Task goal: Quote exactly the lines from the line containing "Recreate this object" to the line containing "handle towards -X.", both lines included, please, and nothing more.

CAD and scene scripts
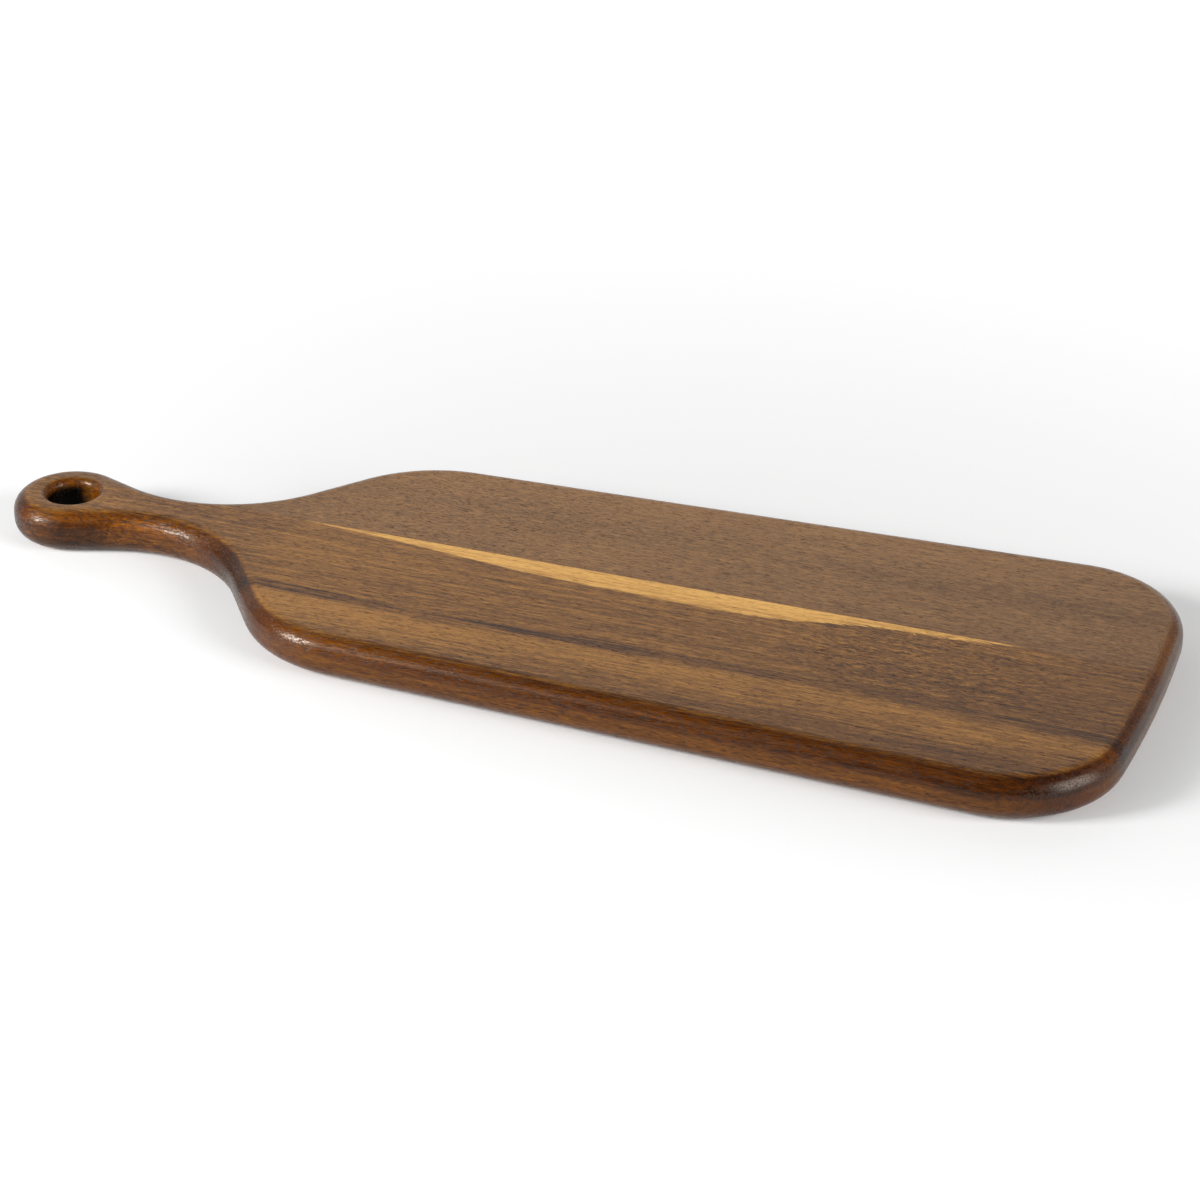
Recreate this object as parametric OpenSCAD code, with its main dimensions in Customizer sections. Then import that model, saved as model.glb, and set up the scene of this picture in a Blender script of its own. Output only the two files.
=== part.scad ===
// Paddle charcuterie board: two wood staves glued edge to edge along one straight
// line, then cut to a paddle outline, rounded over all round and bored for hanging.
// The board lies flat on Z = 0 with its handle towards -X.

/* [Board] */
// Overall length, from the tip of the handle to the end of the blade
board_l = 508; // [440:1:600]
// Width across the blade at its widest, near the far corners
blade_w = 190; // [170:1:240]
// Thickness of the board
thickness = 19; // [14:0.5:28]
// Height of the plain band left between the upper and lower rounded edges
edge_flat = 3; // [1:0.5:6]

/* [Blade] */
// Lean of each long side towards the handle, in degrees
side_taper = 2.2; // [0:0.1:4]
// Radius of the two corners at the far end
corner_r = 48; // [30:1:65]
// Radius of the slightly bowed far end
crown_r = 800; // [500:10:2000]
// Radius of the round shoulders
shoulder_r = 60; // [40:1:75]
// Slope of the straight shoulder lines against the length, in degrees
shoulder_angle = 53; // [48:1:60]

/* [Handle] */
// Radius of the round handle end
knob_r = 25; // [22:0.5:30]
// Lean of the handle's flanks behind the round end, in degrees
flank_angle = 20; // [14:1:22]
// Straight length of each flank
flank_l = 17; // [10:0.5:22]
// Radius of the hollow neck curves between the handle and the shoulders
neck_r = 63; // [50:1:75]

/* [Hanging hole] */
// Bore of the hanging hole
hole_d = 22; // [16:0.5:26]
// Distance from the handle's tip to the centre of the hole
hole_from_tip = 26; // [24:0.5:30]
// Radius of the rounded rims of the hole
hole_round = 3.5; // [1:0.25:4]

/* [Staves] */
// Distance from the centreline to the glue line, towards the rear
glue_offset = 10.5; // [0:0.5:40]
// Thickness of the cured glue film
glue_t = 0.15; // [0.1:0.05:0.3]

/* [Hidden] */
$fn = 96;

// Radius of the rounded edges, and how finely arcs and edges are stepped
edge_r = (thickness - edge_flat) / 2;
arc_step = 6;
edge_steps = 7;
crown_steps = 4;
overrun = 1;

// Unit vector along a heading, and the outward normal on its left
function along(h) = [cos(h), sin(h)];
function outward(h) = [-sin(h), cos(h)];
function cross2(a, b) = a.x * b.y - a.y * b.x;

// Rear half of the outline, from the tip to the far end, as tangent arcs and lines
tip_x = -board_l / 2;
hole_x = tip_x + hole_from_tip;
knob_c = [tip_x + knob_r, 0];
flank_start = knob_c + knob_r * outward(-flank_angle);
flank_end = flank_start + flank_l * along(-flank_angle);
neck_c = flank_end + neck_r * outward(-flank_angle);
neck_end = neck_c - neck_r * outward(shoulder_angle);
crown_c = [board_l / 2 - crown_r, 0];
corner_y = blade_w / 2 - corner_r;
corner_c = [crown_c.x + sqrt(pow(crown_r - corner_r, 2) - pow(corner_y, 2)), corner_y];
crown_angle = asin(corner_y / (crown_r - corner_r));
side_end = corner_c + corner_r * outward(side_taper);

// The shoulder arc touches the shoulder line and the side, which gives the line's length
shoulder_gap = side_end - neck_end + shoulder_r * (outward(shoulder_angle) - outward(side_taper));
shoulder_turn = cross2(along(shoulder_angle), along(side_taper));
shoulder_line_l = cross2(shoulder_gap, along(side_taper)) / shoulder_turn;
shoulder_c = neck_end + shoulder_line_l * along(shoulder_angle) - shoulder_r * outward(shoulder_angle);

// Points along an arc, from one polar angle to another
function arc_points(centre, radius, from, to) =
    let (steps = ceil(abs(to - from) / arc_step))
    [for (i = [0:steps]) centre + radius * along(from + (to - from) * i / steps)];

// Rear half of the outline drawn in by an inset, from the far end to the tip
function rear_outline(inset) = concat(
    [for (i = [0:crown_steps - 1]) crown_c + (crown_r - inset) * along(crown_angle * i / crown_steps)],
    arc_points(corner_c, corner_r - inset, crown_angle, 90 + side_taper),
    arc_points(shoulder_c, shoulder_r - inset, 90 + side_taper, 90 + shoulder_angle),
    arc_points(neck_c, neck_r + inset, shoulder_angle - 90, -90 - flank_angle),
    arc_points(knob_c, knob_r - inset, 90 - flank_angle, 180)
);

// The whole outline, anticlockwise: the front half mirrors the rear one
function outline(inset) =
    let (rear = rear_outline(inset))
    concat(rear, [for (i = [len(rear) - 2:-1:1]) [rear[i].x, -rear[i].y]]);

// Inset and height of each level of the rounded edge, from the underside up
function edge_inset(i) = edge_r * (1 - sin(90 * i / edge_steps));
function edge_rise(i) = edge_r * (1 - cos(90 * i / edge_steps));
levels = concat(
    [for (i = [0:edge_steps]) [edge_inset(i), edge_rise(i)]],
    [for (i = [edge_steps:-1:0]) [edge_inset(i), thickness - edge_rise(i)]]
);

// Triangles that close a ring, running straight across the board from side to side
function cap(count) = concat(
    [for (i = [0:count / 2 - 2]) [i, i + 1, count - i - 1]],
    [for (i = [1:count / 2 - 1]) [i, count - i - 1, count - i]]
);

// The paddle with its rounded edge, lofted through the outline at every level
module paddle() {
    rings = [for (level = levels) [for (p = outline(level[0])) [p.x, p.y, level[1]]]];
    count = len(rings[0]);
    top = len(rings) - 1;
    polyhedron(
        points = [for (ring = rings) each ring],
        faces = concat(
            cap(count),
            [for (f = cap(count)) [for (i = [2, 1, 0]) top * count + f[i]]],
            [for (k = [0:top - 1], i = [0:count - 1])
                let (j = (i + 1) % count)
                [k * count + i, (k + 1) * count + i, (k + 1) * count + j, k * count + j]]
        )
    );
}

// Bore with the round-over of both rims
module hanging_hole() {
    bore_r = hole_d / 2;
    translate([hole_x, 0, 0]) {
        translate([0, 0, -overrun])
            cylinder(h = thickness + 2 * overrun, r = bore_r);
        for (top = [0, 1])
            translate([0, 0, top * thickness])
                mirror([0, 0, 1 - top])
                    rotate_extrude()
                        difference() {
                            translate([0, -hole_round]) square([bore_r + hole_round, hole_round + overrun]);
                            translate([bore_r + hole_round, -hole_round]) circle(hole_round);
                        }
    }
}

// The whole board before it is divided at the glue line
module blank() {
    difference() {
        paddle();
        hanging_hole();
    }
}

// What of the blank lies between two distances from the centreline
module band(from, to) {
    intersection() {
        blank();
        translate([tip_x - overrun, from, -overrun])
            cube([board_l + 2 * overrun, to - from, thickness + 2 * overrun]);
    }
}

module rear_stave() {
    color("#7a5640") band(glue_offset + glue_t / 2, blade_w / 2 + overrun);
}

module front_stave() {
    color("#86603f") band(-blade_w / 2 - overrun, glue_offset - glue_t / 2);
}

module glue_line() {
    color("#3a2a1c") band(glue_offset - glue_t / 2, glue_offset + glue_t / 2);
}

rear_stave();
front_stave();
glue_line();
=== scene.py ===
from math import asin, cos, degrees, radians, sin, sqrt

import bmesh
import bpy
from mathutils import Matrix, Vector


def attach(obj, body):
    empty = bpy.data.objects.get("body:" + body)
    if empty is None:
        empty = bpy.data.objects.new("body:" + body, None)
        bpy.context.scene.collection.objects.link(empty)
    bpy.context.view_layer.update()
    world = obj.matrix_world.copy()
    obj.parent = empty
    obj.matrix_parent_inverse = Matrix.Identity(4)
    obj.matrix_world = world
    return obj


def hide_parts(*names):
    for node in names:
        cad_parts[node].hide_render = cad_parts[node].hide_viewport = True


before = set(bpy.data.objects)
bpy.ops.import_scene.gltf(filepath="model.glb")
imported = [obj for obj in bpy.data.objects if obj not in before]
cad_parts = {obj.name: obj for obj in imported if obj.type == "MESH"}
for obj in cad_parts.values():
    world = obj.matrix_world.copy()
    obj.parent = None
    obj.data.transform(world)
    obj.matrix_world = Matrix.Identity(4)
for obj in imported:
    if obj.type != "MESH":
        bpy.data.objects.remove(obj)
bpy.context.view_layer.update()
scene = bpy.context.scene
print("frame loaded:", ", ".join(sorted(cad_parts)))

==

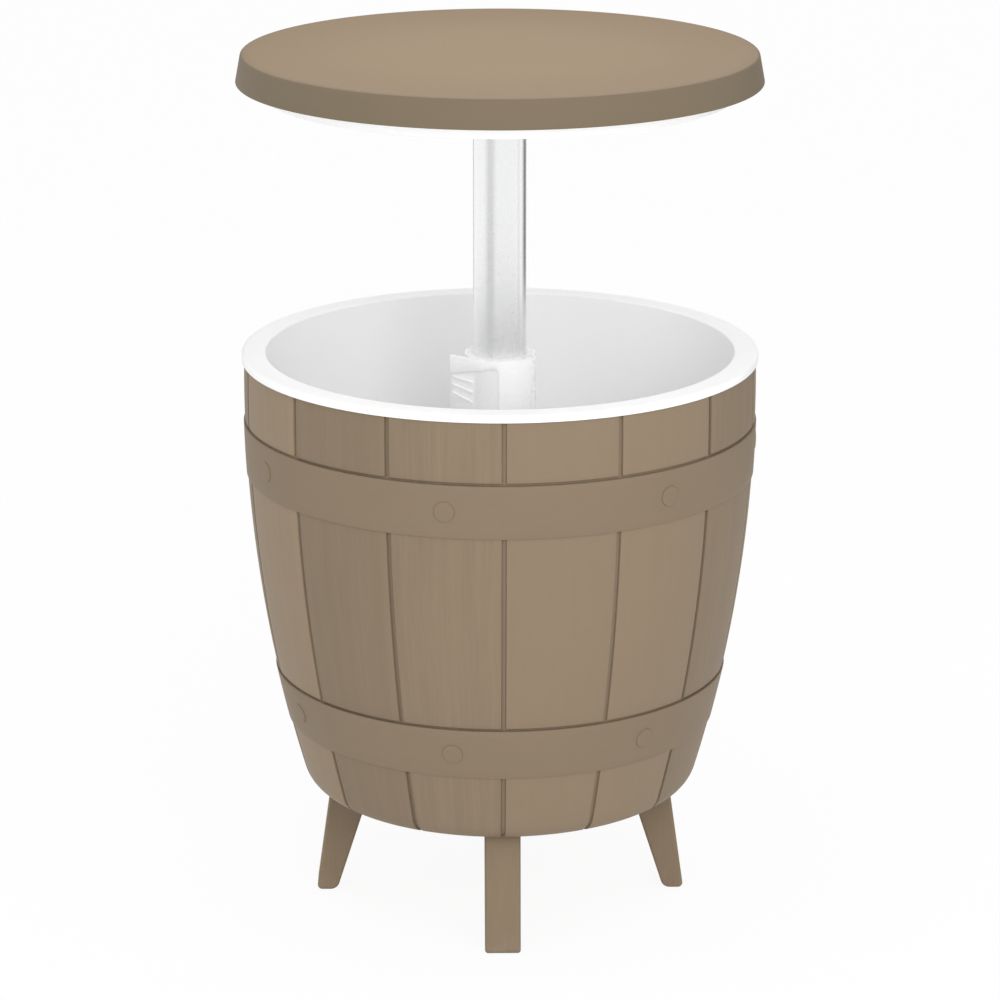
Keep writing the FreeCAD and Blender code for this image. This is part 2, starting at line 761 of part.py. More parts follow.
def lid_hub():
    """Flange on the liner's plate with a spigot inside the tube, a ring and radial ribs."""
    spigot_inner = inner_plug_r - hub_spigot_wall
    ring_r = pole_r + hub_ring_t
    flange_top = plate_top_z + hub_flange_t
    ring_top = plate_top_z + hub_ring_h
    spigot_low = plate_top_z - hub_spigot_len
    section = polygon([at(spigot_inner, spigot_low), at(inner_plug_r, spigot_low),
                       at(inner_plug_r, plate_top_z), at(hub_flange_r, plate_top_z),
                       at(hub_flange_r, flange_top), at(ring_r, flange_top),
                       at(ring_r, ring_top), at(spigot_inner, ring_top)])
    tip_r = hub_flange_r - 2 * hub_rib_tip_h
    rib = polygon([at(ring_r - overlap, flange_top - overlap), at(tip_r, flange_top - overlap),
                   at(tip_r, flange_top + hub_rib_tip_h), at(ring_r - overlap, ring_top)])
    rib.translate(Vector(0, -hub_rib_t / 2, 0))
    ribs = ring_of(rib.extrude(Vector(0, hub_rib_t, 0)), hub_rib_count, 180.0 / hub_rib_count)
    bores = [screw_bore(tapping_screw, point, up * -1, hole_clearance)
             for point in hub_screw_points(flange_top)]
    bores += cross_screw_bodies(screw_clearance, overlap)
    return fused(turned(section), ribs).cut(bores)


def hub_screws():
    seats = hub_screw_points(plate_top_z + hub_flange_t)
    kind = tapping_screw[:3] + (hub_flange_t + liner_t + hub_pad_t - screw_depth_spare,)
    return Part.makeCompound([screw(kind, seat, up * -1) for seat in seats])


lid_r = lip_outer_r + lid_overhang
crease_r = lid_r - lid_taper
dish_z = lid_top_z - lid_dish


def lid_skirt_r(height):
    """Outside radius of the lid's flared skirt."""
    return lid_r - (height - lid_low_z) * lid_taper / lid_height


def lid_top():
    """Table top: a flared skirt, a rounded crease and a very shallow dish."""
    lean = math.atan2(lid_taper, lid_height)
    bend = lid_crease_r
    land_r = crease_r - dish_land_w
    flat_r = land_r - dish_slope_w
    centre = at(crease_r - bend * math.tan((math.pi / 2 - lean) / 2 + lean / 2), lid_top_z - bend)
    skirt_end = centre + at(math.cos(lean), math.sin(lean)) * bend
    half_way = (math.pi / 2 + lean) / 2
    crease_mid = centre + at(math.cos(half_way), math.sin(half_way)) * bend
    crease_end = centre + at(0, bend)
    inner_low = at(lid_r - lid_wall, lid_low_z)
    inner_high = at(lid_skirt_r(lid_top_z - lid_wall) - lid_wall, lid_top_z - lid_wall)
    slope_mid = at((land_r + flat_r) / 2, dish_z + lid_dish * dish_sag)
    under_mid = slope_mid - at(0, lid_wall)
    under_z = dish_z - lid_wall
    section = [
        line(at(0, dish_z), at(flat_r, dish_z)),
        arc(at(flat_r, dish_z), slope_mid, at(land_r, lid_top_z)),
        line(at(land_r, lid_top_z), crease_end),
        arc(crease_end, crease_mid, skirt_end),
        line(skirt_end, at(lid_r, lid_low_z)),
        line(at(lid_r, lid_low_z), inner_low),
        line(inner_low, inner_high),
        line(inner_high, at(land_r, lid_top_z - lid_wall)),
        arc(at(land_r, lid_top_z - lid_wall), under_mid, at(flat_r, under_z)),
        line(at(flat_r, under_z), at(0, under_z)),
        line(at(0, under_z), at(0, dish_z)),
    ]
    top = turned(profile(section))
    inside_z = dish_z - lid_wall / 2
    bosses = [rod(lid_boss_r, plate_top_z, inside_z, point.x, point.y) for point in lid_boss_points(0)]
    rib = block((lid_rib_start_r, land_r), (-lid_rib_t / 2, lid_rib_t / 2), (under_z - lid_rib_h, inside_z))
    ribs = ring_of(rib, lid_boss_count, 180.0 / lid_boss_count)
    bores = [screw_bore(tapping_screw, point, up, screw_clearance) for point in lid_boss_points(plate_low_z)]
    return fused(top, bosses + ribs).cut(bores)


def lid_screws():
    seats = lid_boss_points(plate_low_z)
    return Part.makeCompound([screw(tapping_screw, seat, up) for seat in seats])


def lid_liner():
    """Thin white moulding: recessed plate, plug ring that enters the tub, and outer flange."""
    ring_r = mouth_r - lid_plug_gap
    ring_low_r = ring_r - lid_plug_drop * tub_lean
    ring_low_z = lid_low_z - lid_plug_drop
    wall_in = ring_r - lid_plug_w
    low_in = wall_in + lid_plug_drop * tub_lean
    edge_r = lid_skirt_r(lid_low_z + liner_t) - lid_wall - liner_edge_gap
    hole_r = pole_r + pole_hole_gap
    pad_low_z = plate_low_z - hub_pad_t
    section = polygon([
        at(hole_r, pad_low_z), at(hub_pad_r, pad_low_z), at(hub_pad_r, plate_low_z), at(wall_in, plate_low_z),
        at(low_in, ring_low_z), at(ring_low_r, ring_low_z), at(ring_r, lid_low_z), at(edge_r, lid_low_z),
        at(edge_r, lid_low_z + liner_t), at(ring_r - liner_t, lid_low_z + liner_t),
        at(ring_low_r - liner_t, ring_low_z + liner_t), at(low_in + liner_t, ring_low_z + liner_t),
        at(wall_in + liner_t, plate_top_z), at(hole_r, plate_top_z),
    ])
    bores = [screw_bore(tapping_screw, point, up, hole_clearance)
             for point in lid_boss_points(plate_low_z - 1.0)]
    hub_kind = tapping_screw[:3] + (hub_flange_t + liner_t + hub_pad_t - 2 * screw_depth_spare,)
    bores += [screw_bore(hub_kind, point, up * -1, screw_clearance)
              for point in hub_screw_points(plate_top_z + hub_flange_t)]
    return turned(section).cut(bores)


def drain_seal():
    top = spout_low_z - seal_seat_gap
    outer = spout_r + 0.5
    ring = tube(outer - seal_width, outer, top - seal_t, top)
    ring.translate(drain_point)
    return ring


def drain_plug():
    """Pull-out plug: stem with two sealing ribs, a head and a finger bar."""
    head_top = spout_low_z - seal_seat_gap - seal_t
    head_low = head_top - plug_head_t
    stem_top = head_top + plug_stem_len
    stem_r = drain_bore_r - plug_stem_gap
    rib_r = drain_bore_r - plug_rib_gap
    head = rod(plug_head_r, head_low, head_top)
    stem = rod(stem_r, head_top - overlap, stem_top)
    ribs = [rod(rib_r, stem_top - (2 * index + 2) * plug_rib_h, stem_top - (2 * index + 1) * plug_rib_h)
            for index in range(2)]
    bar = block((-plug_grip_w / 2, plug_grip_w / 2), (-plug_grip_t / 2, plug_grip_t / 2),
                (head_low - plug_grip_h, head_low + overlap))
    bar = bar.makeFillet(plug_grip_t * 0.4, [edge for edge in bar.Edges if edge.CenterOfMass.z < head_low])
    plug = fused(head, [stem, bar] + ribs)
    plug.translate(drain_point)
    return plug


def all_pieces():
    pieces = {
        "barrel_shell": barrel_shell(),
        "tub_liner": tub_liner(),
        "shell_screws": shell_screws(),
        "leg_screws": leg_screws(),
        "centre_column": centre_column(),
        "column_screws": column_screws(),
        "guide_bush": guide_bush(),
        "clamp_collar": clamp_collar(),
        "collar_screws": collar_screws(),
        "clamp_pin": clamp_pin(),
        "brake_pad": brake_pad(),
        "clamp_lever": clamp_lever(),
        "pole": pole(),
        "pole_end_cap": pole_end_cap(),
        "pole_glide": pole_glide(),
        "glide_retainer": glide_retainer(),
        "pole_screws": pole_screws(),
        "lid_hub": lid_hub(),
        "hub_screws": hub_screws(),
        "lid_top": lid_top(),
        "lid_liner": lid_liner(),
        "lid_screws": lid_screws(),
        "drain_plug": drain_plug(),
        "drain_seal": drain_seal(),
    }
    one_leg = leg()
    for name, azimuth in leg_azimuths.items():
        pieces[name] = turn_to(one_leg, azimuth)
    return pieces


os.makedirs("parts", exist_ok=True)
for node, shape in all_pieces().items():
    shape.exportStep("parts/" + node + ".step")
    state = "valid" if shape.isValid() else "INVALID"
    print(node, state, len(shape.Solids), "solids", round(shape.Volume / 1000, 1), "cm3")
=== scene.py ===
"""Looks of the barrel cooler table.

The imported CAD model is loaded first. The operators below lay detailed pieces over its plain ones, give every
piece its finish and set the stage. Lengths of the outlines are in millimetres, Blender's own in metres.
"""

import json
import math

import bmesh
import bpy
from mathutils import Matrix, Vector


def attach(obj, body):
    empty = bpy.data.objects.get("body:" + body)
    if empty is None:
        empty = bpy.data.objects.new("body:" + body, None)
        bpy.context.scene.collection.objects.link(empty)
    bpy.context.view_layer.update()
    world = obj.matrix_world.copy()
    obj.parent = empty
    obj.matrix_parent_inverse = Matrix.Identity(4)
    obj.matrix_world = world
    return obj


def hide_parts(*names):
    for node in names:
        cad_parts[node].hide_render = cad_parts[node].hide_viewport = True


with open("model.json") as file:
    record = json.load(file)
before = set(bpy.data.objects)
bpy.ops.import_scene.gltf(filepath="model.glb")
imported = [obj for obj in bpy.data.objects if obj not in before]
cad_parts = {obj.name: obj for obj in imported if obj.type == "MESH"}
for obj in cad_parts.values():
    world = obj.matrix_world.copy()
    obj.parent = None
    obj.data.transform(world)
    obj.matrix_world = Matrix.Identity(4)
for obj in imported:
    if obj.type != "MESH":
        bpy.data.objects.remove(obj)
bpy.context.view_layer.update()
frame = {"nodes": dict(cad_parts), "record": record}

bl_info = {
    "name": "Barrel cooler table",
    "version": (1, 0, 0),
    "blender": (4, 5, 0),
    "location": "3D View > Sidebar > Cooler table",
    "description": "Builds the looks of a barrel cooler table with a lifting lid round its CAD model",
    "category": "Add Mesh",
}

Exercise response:
Recreate this object as parametric OpenSCAD code, with its main dimensions in Customizer sections. Then import that model, saved as model.glb, and set up the scene of this picture in a Blender script of its own. Output only the two files.
=== part.scad ===
// Paddle charcuterie board: two wood staves glued edge to edge along one straight
// line, then cut to a paddle outline, rounded over all round and bored for hanging.
// The board lies flat on Z = 0 with its handle towards -X.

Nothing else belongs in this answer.